[Saved entries]
______________________________

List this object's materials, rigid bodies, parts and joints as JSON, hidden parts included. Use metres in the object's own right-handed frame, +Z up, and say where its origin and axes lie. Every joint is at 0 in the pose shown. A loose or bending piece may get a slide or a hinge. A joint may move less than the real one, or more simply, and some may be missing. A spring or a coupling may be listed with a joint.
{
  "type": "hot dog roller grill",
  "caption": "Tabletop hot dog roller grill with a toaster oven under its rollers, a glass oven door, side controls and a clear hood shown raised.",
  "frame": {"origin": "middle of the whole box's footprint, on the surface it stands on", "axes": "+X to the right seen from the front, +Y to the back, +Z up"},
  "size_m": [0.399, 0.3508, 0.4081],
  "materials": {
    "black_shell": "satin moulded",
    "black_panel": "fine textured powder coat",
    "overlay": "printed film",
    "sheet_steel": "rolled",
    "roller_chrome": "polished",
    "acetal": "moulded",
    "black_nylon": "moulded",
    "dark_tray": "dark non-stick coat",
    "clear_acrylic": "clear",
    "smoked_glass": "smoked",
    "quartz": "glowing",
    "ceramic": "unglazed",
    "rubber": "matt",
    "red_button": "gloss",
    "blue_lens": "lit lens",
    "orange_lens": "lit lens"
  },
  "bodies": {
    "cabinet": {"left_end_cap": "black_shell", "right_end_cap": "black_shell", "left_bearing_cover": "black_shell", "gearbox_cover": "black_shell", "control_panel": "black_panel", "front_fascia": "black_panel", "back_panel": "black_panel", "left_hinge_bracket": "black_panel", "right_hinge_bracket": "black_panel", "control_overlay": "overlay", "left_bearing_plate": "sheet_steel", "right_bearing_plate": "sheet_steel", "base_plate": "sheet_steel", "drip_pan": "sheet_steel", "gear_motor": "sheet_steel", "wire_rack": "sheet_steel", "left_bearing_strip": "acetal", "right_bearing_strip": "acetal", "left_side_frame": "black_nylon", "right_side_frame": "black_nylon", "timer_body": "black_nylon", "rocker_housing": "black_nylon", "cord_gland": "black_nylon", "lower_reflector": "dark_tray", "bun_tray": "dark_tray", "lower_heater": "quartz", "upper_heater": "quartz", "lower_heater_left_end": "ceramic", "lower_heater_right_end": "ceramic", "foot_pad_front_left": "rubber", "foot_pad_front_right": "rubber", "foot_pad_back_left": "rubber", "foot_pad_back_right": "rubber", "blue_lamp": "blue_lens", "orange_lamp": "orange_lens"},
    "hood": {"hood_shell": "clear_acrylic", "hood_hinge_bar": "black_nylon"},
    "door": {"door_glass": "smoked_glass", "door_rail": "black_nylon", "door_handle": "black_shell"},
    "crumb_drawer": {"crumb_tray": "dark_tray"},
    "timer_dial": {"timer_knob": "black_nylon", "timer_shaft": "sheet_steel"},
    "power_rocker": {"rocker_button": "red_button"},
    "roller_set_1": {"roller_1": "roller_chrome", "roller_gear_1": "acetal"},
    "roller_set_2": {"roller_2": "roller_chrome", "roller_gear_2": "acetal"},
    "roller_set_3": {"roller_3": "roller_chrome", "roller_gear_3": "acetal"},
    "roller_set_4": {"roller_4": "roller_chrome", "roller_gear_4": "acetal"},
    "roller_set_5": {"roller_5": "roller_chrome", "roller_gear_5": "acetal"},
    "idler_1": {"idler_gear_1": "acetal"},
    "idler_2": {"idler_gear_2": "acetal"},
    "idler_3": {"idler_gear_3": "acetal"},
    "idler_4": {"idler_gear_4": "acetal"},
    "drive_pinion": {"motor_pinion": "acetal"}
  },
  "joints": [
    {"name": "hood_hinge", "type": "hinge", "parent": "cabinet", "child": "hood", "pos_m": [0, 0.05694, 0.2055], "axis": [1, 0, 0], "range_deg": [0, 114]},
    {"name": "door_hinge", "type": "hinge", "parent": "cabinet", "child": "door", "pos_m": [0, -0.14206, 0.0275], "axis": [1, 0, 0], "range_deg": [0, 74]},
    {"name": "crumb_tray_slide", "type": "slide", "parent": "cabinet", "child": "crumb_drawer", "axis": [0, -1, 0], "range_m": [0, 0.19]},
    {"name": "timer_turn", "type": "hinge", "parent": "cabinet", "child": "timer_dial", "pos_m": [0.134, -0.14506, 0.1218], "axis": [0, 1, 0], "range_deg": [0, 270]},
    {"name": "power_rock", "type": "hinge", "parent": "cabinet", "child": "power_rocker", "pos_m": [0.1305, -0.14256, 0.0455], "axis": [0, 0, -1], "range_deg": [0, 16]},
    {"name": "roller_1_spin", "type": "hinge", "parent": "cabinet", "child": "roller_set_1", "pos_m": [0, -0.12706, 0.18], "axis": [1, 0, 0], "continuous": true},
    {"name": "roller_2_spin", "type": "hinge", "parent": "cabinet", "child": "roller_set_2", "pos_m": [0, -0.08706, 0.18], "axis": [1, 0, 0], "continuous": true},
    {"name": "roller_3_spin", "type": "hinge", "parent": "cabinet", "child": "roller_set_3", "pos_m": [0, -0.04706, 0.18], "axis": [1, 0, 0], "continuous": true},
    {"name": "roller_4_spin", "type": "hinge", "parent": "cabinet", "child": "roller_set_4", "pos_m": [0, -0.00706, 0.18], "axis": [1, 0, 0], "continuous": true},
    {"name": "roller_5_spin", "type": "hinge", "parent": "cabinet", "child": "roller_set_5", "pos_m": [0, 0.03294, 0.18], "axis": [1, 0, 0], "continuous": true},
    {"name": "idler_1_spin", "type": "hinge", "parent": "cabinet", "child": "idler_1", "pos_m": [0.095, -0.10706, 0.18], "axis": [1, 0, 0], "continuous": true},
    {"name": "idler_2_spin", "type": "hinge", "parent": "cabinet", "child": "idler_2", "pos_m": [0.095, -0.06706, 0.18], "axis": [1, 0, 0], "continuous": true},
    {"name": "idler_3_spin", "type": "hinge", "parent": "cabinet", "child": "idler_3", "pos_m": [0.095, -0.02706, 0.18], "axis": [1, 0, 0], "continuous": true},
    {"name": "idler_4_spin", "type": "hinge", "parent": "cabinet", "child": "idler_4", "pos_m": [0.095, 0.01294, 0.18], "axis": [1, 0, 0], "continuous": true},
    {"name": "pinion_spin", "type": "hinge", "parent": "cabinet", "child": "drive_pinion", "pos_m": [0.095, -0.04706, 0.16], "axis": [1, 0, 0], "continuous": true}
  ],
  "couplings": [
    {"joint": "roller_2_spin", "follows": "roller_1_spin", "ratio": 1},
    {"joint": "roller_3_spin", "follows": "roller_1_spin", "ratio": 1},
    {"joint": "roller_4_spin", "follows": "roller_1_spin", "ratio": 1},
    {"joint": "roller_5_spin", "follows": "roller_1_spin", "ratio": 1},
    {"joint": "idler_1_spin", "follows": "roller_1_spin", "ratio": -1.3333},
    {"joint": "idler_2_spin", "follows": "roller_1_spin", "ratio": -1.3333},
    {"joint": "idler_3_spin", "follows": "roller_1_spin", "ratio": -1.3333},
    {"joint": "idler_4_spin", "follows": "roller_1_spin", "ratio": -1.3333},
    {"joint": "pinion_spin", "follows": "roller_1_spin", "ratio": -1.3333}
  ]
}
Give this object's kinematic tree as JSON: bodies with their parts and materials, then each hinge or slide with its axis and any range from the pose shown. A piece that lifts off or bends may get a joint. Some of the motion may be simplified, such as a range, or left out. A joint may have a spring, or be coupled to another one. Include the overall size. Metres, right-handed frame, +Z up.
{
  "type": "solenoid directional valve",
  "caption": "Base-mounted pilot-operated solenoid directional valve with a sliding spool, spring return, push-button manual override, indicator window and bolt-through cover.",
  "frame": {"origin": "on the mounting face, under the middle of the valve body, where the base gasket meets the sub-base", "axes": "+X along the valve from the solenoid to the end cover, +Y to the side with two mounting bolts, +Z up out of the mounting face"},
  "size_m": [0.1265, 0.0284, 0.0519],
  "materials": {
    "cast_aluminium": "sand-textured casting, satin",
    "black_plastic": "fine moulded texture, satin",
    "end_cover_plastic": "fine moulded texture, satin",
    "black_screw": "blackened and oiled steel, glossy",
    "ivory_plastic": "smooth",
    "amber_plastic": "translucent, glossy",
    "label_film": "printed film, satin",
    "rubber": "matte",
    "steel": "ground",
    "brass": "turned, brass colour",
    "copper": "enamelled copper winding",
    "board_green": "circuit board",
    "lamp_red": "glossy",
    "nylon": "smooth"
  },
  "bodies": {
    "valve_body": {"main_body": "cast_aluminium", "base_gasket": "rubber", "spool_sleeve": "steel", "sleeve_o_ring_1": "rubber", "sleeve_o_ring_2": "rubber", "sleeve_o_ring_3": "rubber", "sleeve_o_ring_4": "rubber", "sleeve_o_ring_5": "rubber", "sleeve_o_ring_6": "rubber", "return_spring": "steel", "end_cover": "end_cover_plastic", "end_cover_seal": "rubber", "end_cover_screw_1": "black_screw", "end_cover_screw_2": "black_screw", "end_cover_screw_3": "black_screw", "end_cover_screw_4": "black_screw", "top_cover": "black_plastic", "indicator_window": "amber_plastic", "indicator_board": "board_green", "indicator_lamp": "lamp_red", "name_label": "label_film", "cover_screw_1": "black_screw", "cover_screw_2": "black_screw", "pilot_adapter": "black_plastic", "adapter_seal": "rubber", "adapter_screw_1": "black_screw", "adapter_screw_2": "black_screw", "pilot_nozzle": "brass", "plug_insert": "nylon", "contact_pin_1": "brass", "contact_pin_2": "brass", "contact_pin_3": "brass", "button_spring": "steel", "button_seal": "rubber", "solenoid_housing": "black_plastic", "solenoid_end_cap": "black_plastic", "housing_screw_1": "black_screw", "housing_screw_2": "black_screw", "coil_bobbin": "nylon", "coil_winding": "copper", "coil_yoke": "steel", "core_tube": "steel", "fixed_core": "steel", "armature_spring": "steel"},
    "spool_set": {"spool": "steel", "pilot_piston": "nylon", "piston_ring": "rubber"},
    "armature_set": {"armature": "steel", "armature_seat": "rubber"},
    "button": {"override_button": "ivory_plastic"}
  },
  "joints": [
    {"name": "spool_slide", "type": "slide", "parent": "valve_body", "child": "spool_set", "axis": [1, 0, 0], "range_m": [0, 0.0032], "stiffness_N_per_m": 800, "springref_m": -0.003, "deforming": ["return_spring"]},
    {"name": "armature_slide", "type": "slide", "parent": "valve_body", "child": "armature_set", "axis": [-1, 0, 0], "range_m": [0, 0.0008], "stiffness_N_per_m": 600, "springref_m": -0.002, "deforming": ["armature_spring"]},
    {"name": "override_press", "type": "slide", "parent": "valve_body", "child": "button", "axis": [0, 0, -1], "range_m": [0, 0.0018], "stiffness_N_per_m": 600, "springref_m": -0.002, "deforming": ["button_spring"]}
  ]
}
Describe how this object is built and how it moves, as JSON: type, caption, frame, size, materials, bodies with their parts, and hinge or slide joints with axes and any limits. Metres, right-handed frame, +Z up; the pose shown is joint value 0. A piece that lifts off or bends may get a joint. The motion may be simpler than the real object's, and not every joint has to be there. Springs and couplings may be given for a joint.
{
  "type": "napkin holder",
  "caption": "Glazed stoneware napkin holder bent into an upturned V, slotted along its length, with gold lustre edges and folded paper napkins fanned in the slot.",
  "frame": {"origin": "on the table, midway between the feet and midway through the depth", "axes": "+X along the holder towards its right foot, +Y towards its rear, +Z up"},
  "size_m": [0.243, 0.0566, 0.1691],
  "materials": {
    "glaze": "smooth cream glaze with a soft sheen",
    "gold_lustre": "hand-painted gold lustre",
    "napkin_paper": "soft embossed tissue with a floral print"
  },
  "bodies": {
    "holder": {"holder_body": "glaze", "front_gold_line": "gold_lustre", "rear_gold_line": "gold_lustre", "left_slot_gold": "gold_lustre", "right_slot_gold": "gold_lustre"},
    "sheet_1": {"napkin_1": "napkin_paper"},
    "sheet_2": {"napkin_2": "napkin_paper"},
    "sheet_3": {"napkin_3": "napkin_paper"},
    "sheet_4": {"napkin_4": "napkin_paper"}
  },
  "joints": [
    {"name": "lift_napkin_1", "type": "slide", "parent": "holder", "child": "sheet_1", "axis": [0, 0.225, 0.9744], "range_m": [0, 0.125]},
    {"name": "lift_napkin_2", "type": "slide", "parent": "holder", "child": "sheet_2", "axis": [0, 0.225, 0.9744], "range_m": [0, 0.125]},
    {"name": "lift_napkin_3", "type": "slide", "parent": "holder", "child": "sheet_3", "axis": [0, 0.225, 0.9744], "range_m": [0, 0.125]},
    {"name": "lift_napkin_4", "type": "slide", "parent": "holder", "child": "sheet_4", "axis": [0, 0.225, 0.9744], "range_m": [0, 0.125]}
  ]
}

______________________________

GIVEN REQUEST
Look over the records above and copy each line that includes the string "lifts".

ANSWER TO THE PROBLEM
Give this object's kinematic tree as JSON: bodies with their parts and materials, then each hinge or slide with its axis and any range from the pose shown. A piece that lifts off or bends may get a joint. Some of the motion may be simplified, such as a range, or left out. A joint may have a spring, or be coupled to another one. Include the overall size. Metres, right-handed frame, +Z up.
Describe how this object is built and how it moves, as JSON: type, caption, frame, size, materials, bodies with their parts, and hinge or slide joints with axes and any limits. Metres, right-handed frame, +Z up; the pose shown is joint value 0. A piece that lifts off or bends may get a joint. The motion may be simpler than the real object's, and not every joint has to be there. Springs and couplings may be given for a joint.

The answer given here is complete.